_Provided data_
• • • •
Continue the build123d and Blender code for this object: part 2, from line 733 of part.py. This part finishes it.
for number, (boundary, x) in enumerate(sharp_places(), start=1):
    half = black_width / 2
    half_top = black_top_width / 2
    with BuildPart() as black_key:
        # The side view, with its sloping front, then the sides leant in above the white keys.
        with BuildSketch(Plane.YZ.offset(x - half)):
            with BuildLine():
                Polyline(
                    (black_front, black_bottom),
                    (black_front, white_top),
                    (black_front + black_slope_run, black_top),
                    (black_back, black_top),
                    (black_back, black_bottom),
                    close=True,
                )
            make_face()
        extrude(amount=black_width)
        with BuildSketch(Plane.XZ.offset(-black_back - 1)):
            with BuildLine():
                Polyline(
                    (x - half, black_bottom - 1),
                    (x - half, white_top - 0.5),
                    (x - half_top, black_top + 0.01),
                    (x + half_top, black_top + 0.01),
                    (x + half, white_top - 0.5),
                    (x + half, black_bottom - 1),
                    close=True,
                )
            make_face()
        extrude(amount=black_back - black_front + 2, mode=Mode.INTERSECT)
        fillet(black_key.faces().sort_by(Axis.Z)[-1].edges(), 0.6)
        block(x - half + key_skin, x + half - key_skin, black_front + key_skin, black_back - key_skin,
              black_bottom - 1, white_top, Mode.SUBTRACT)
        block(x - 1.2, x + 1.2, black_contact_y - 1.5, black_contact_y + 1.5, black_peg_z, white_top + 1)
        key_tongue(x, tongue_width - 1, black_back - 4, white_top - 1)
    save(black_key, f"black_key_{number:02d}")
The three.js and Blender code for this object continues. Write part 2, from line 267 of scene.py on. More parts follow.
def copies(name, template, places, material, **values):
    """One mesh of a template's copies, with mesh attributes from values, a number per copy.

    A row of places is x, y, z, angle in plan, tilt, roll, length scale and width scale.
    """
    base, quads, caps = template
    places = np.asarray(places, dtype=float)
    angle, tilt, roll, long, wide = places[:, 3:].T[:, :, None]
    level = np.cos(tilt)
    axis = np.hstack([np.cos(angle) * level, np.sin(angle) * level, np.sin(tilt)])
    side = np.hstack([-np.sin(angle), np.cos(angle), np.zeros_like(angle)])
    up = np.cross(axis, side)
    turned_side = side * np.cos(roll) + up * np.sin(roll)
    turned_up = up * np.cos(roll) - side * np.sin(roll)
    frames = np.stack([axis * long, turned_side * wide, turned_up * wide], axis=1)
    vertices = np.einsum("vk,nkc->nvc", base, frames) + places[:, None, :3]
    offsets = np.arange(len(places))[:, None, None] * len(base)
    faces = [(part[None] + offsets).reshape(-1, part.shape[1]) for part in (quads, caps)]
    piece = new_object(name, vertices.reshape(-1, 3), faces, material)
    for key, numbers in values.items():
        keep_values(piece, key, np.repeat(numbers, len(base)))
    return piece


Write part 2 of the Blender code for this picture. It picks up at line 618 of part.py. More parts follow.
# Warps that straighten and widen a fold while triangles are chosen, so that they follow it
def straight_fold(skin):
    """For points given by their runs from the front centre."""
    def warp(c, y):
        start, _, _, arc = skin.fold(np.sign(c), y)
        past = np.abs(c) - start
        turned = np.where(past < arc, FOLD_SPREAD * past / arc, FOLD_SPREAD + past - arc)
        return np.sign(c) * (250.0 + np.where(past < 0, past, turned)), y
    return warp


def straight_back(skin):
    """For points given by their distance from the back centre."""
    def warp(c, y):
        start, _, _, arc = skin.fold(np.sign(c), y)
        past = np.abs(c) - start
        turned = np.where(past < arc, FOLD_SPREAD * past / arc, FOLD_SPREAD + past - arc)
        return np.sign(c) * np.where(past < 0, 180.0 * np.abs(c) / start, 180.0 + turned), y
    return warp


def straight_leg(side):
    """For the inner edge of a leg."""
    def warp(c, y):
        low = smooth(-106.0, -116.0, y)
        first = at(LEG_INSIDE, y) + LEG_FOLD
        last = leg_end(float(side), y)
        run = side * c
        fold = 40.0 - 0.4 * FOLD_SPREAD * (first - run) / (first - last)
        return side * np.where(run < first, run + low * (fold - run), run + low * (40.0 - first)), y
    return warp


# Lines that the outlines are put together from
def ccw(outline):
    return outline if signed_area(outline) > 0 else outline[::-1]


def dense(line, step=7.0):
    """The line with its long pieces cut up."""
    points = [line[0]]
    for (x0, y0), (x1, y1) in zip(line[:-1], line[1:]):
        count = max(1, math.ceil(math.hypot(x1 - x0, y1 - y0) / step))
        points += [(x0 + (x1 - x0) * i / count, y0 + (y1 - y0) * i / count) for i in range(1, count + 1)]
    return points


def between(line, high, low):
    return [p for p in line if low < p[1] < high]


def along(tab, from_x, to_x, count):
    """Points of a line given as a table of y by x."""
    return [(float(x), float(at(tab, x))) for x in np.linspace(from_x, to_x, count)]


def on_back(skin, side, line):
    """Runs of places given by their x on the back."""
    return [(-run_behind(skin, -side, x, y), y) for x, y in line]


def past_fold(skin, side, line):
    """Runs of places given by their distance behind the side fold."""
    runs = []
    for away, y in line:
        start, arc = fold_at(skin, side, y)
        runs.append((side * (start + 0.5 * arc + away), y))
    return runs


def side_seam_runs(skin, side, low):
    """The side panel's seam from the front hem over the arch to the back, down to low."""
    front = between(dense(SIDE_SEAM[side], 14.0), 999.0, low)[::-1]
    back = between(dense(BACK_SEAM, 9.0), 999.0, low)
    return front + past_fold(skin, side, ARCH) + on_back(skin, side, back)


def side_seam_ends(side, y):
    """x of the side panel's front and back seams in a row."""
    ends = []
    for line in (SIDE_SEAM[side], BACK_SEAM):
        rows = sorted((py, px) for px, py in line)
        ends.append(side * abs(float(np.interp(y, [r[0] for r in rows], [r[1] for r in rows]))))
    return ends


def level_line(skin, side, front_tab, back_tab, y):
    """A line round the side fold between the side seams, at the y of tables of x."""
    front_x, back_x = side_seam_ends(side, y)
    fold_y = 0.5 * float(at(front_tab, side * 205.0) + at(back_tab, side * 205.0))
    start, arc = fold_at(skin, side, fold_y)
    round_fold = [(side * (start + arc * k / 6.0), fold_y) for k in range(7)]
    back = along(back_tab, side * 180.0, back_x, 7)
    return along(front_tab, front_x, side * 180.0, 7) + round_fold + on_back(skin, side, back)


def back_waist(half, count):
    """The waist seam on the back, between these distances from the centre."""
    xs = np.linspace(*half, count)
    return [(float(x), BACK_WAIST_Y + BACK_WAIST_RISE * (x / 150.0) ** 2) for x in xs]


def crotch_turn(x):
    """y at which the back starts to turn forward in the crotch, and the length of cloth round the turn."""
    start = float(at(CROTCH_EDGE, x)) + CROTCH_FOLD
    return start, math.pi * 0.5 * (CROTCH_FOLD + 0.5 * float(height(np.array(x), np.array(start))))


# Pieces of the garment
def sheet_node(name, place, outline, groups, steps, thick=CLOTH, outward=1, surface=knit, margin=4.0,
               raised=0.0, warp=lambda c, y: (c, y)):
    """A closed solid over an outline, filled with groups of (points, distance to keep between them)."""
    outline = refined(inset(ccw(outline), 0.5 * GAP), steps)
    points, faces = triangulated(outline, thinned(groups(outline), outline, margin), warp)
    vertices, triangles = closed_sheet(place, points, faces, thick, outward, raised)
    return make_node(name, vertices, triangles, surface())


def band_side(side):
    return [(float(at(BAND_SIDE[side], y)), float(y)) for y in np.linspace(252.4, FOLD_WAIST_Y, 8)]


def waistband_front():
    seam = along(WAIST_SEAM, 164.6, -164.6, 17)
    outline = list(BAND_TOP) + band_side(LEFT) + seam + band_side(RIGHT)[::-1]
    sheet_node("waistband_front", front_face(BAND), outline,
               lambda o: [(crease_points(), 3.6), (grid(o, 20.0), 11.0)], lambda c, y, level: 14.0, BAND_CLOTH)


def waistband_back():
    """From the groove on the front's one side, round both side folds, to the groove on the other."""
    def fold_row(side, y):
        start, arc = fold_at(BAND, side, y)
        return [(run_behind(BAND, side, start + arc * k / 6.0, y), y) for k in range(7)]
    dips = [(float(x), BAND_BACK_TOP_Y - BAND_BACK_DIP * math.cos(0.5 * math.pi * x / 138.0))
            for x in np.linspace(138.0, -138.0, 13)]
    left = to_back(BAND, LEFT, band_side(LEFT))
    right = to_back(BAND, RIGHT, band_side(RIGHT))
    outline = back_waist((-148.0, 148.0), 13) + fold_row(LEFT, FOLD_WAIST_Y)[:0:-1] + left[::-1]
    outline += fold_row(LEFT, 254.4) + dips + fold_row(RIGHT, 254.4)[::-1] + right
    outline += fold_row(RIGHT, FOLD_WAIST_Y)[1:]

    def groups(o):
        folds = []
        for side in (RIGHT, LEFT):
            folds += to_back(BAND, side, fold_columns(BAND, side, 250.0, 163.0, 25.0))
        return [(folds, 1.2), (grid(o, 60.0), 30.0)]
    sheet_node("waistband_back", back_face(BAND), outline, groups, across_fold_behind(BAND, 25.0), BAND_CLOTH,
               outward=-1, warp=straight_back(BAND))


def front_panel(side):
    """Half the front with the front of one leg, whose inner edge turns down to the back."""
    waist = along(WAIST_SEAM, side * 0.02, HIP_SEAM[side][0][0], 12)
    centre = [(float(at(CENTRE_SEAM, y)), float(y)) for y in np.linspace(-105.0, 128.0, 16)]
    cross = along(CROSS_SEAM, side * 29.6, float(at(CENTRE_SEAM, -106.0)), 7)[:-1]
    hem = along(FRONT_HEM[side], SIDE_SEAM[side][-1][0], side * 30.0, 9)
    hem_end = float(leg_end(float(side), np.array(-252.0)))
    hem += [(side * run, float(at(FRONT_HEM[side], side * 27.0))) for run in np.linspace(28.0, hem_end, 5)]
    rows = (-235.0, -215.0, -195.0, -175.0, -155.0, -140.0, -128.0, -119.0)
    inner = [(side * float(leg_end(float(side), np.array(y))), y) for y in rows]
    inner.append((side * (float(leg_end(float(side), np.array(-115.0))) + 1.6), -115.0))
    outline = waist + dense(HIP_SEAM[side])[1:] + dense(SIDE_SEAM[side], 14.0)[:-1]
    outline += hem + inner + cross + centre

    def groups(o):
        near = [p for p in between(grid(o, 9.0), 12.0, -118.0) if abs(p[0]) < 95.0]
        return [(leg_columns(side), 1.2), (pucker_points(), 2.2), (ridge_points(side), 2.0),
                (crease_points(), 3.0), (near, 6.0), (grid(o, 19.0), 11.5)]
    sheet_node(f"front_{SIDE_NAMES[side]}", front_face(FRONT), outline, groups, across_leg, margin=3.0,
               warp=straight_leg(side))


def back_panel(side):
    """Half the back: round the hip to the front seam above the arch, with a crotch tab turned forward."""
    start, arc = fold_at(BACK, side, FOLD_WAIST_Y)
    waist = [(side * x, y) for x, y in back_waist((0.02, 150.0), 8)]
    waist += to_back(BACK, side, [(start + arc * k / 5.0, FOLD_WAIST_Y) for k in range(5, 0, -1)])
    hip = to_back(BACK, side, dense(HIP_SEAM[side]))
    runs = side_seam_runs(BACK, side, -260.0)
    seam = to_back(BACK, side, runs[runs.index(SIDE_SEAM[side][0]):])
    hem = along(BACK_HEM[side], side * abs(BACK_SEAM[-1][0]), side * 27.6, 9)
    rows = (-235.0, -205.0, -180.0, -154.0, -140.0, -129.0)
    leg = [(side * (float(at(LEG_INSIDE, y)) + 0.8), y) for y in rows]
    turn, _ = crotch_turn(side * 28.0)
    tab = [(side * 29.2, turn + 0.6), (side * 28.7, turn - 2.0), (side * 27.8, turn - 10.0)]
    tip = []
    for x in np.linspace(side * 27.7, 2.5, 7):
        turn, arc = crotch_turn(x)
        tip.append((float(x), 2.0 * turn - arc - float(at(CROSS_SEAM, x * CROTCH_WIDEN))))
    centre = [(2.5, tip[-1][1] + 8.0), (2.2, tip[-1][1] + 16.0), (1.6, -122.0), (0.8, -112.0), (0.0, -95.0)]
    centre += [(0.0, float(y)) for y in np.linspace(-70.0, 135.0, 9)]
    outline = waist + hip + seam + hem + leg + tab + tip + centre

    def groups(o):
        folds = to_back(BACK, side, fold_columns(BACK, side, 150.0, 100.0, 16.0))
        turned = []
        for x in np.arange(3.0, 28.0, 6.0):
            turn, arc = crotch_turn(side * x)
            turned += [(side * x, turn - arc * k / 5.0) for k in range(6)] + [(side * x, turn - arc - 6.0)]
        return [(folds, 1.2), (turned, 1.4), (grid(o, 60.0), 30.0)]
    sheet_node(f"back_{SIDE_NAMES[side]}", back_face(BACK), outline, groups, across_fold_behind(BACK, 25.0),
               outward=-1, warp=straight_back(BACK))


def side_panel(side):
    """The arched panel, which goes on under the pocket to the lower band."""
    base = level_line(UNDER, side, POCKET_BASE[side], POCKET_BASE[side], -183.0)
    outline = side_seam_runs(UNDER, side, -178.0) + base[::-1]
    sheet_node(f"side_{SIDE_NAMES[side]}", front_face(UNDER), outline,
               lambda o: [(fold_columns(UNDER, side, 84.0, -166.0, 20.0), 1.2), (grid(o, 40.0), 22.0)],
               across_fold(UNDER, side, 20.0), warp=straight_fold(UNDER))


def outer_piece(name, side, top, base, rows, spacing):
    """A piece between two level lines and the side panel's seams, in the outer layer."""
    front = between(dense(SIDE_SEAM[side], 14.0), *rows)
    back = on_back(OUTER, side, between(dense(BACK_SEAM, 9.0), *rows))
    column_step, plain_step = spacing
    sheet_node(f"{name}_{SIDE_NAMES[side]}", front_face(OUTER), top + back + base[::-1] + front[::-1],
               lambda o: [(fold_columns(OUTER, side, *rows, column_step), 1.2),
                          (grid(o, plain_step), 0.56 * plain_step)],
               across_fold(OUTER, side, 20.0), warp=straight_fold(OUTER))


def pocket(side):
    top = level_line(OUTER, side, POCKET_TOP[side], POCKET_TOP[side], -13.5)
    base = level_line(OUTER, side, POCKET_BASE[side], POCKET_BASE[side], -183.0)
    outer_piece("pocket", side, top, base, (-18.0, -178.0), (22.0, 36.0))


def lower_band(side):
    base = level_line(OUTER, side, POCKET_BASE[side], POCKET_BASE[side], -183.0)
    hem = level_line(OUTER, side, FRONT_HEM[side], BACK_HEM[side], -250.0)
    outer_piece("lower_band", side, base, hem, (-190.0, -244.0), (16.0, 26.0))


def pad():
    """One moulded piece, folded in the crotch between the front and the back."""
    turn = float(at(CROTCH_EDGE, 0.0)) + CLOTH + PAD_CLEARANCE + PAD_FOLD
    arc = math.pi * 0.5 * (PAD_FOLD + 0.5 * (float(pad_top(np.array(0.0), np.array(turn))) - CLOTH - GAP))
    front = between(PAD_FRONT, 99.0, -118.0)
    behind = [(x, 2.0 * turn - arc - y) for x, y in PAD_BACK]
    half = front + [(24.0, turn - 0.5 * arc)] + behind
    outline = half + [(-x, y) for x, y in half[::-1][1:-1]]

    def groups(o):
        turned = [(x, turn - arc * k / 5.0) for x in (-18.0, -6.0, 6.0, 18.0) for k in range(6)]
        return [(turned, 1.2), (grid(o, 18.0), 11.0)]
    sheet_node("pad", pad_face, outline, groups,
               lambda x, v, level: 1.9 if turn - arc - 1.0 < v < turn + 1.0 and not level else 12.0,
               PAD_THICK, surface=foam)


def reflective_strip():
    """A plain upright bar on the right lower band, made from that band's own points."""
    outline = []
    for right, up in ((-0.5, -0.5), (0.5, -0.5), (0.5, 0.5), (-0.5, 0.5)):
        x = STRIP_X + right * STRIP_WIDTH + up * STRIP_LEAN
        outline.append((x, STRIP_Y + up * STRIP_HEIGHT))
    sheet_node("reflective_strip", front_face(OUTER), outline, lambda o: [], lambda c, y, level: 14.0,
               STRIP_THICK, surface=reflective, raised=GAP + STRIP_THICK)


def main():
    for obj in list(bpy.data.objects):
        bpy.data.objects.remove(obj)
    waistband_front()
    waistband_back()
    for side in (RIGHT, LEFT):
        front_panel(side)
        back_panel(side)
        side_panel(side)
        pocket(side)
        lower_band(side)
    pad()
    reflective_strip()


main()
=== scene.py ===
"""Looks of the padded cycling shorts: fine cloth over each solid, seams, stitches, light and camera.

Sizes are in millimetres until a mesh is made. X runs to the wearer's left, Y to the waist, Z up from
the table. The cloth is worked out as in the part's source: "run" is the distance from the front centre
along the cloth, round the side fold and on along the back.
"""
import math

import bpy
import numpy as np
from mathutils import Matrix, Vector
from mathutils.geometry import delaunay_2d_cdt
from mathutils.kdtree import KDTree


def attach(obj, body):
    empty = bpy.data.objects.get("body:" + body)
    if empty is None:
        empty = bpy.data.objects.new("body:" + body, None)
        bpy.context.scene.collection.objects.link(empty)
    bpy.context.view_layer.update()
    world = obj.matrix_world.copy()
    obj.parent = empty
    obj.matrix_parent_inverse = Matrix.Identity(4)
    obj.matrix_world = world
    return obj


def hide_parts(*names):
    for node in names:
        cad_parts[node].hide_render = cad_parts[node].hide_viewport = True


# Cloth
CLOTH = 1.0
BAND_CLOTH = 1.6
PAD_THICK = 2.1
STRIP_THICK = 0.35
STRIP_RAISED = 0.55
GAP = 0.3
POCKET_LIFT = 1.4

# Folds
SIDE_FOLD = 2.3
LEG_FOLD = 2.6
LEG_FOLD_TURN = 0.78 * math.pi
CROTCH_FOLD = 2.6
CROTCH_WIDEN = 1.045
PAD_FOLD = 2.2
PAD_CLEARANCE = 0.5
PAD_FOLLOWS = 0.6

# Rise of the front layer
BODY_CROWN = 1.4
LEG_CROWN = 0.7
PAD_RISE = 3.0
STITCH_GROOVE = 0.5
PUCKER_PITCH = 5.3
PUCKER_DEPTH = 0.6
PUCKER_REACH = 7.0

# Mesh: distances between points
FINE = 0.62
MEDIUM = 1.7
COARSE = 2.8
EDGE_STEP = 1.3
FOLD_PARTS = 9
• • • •
_Work required_
Give back, exactly as written, each line from the one that contains "outline = []" through the one that contains "if empty is".

_Complete answer_
    outline = []
    for right, up in ((-0.5, -0.5), (0.5, -0.5), (0.5, 0.5), (-0.5, 0.5)):
        x = STRIP_X + right * STRIP_WIDTH + up * STRIP_LEAN
        outline.append((x, STRIP_Y + up * STRIP_HEIGHT))
    sheet_node("reflective_strip", front_face(OUTER), outline, lambda o: [], lambda c, y, level: 14.0,
               STRIP_THICK, surface=reflective, raised=GAP + STRIP_THICK)


def main():
    for obj in list(bpy.data.objects):
        bpy.data.objects.remove(obj)
    waistband_front()
    waistband_back()
    for side in (RIGHT, LEFT):
        front_panel(side)
        back_panel(side)
        side_panel(side)
        pocket(side)
        lower_band(side)
    pad()
    reflective_strip()


main()
=== scene.py ===
"""Looks of the padded cycling shorts: fine cloth over each solid, seams, stitches, light and camera.

Sizes are in millimetres until a mesh is made. X runs to the wearer's left, Y to the waist, Z up from
the table. The cloth is worked out as in the part's source: "run" is the distance from the front centre
along the cloth, round the side fold and on along the back.
"""
import math

import bpy
import numpy as np
from mathutils import Matrix, Vector
from mathutils.geometry import delaunay_2d_cdt
from mathutils.kdtree import KDTree


def attach(obj, body):
    empty = bpy.data.objects.get("body:" + body)
    if empty is None:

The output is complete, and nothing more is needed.